Start of Listing
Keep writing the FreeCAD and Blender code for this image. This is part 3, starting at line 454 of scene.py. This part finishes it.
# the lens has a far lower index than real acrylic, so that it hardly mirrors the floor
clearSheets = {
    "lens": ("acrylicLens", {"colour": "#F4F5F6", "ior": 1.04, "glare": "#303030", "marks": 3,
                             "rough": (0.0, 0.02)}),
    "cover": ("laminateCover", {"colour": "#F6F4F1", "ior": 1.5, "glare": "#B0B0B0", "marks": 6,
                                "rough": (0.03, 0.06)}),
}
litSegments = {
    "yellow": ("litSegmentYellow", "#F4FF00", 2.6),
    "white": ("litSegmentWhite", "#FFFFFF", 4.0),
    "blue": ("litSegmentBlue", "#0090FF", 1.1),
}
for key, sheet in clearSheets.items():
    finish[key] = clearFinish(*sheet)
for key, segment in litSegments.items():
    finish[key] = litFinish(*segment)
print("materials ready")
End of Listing
Start of Listing
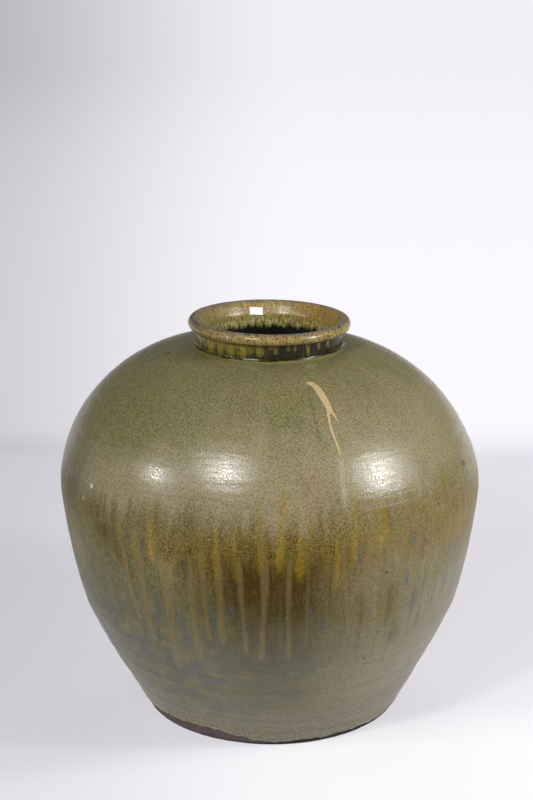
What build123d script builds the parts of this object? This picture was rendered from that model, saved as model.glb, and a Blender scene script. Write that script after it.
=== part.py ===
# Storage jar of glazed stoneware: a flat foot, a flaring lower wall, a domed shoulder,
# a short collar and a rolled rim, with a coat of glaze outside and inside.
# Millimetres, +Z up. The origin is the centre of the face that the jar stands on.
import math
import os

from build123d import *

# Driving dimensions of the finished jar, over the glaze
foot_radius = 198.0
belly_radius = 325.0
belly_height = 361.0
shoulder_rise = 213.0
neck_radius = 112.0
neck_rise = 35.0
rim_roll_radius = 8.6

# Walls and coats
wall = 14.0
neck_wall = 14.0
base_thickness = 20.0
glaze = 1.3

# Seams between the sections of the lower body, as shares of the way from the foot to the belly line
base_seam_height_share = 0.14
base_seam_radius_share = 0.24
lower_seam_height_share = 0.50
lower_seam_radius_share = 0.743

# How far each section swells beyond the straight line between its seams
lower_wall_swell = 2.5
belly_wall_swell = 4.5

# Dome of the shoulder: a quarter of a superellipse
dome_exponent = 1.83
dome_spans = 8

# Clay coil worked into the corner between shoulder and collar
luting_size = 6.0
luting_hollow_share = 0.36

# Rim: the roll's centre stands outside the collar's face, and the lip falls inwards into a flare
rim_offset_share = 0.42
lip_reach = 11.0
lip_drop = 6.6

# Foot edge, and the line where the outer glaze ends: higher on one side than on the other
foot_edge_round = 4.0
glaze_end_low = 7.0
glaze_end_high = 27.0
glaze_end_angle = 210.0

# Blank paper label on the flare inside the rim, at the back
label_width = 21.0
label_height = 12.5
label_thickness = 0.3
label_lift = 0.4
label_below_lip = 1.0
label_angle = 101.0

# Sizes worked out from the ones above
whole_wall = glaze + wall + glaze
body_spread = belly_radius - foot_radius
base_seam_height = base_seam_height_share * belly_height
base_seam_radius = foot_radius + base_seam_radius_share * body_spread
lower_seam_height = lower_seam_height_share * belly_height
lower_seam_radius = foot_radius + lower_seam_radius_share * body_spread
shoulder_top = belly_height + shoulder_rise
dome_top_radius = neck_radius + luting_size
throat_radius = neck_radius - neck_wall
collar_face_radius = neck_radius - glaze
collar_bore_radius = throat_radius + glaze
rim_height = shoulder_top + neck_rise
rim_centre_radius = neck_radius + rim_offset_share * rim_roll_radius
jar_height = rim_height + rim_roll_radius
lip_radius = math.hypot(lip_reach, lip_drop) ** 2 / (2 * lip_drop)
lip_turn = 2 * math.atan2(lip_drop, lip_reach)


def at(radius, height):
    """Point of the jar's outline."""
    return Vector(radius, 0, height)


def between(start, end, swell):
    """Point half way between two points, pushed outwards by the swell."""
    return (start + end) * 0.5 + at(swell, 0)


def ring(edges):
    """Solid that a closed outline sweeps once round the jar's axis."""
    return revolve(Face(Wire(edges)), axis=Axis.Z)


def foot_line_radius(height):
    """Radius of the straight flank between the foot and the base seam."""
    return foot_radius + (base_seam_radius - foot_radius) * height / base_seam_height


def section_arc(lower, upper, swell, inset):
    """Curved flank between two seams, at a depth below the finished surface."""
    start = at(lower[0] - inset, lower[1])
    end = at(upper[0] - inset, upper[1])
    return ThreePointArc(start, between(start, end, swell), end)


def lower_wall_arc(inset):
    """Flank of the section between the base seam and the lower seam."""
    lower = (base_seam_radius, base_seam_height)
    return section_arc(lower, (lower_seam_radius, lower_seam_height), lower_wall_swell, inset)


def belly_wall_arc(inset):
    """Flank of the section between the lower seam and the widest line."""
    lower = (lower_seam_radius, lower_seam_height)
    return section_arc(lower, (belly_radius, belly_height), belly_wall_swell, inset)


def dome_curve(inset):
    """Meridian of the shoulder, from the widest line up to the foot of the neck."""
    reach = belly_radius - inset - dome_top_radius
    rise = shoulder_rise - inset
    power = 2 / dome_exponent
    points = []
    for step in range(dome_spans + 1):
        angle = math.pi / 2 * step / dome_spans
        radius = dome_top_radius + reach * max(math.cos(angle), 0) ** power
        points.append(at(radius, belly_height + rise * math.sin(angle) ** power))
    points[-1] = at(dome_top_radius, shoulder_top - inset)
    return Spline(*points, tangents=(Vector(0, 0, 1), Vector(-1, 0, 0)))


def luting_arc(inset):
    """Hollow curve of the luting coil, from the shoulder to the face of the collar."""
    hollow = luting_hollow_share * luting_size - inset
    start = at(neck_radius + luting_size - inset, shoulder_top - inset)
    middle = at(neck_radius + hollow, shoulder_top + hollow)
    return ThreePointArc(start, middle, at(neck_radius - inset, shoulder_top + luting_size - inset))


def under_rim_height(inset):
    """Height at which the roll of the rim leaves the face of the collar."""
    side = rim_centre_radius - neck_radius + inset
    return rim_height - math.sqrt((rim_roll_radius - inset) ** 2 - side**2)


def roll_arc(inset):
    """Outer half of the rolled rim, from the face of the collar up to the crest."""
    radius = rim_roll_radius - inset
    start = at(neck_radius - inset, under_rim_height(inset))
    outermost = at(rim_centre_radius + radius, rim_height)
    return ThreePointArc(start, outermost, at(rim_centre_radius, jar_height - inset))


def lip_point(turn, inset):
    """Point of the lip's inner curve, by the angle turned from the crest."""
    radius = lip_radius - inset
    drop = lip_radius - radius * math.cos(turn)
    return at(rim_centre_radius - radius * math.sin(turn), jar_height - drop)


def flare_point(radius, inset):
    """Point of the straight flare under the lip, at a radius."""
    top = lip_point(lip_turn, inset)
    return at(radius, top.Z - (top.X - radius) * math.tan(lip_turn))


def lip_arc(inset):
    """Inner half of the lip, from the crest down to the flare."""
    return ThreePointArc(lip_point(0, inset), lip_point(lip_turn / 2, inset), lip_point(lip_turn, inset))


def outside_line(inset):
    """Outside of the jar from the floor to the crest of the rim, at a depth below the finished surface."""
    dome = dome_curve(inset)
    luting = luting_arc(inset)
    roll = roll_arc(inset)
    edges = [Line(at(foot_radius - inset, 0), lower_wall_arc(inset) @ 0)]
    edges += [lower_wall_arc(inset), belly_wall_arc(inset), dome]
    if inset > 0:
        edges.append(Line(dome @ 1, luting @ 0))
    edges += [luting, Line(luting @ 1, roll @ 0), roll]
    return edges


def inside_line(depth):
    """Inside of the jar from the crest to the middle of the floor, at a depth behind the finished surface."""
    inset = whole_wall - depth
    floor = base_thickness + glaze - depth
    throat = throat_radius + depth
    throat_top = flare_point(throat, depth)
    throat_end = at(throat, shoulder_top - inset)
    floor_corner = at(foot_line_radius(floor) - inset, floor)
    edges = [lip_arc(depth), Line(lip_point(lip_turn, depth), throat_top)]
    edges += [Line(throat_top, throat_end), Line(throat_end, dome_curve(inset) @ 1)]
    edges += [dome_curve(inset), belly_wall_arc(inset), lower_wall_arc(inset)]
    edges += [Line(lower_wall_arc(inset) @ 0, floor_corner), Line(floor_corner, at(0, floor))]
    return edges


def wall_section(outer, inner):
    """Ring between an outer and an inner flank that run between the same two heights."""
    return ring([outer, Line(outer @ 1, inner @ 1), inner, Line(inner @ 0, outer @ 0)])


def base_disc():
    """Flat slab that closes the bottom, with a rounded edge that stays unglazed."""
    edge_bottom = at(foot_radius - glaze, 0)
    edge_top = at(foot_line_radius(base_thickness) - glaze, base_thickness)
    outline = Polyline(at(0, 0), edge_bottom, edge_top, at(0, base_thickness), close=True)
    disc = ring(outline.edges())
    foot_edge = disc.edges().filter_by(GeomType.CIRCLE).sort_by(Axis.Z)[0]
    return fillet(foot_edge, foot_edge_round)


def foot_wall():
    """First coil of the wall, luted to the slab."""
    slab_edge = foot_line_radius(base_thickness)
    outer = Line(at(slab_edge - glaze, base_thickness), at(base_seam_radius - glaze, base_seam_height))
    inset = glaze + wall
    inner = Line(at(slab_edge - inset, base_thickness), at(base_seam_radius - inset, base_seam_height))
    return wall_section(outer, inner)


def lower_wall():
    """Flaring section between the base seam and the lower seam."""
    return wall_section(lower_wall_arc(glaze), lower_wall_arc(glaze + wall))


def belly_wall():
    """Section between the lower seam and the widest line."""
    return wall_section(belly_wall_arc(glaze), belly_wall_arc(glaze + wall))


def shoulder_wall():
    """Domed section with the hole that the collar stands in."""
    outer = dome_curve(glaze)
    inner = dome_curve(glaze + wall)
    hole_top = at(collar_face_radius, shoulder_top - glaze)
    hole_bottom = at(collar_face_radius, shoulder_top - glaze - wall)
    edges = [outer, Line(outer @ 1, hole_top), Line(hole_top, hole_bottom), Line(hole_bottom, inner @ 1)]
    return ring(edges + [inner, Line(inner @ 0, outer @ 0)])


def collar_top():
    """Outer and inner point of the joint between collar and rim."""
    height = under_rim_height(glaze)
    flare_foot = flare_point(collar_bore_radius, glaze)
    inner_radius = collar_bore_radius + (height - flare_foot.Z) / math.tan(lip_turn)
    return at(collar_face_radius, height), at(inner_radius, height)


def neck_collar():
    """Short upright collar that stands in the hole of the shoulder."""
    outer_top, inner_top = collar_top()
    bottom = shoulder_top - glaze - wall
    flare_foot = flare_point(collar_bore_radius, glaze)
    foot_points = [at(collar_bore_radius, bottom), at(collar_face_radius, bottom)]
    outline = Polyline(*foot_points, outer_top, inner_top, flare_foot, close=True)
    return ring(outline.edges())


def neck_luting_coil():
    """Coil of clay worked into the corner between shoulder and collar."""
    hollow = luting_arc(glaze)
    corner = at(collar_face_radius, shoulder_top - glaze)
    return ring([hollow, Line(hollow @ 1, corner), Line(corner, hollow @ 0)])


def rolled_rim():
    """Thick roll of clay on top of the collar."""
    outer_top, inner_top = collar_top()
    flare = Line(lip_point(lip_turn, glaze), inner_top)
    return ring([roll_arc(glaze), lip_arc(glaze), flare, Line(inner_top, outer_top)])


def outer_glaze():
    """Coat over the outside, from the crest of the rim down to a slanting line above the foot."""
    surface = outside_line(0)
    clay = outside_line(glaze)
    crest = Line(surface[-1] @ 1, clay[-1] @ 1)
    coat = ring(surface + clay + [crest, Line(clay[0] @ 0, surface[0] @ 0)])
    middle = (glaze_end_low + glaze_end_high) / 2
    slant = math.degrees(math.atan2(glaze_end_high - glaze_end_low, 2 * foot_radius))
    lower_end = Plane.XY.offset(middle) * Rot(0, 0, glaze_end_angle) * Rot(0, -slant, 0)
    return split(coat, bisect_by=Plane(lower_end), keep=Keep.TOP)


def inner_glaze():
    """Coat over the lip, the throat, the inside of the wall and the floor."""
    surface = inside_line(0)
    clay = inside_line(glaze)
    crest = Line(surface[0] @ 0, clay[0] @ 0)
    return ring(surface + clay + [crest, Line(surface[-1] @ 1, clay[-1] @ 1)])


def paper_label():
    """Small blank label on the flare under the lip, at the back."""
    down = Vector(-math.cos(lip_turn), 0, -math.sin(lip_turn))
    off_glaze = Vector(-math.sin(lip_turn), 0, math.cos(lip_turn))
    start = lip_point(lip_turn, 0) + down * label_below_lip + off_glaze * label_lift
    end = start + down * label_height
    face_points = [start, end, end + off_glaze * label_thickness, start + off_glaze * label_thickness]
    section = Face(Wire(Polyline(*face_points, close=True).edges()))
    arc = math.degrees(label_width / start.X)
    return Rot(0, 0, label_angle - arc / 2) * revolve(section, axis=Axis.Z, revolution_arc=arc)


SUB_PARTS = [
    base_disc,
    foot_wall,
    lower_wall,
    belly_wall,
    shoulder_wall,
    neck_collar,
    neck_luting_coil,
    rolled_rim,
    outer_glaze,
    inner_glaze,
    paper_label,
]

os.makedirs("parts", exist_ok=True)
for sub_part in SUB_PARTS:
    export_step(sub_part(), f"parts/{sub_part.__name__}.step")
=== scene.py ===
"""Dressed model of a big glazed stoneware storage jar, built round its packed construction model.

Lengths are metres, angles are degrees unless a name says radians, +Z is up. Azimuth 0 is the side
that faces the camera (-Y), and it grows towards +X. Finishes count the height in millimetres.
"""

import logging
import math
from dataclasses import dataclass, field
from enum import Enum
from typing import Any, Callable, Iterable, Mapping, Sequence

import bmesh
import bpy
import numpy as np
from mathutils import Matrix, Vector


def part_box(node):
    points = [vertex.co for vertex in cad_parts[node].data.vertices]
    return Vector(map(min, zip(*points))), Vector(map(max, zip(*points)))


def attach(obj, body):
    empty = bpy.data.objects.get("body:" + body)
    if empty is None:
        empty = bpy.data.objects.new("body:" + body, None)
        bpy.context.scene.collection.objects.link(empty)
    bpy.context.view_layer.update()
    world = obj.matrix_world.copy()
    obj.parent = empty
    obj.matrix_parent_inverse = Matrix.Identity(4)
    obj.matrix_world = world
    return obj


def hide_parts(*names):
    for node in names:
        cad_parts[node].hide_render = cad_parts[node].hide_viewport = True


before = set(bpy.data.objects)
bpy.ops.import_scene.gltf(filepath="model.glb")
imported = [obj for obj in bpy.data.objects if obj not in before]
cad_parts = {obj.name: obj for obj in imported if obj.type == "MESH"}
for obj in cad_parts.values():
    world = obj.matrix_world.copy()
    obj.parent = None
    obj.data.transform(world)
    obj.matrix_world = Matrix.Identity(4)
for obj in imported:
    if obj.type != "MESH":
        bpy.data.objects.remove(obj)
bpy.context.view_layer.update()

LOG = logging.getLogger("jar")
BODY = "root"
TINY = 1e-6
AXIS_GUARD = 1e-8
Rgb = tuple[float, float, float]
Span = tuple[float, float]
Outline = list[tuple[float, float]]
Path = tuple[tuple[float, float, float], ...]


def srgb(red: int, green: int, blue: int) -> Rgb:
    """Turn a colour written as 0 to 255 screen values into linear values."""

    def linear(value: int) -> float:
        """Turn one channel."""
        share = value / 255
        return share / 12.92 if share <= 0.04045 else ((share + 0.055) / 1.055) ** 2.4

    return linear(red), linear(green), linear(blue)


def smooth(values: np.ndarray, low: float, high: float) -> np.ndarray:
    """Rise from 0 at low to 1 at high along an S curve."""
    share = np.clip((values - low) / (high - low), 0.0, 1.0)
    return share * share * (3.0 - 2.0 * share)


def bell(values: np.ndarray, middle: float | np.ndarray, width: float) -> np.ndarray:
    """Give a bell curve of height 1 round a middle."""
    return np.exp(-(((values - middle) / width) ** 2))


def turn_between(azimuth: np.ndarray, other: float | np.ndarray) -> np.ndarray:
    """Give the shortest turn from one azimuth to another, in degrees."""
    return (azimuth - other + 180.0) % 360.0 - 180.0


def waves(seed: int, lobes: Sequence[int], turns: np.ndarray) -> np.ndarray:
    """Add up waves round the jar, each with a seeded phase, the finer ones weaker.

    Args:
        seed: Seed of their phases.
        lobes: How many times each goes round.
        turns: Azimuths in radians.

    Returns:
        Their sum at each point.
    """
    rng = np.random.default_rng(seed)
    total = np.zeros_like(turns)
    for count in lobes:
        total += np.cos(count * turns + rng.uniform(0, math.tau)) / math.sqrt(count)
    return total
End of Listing
## Set task
Transcribe each line of the data above, unaltered, from the one where "return Rot(0, 0, label_angle" appears to the one where "packed construction model." appears, inclusive of both.

## Written response
    return Rot(0, 0, label_angle - arc / 2) * revolve(section, axis=Axis.Z, revolution_arc=arc)


SUB_PARTS = [
    base_disc,
    foot_wall,
    lower_wall,
    belly_wall,
    shoulder_wall,
    neck_collar,
    neck_luting_coil,
    rolled_rim,
    outer_glaze,
    inner_glaze,
    paper_label,
]

os.makedirs("parts", exist_ok=True)
for sub_part in SUB_PARTS:
    export_step(sub_part(), f"parts/{sub_part.__name__}.step")
=== scene.py ===
"""Dressed model of a big glazed stoneware storage jar, built round its packed construction model.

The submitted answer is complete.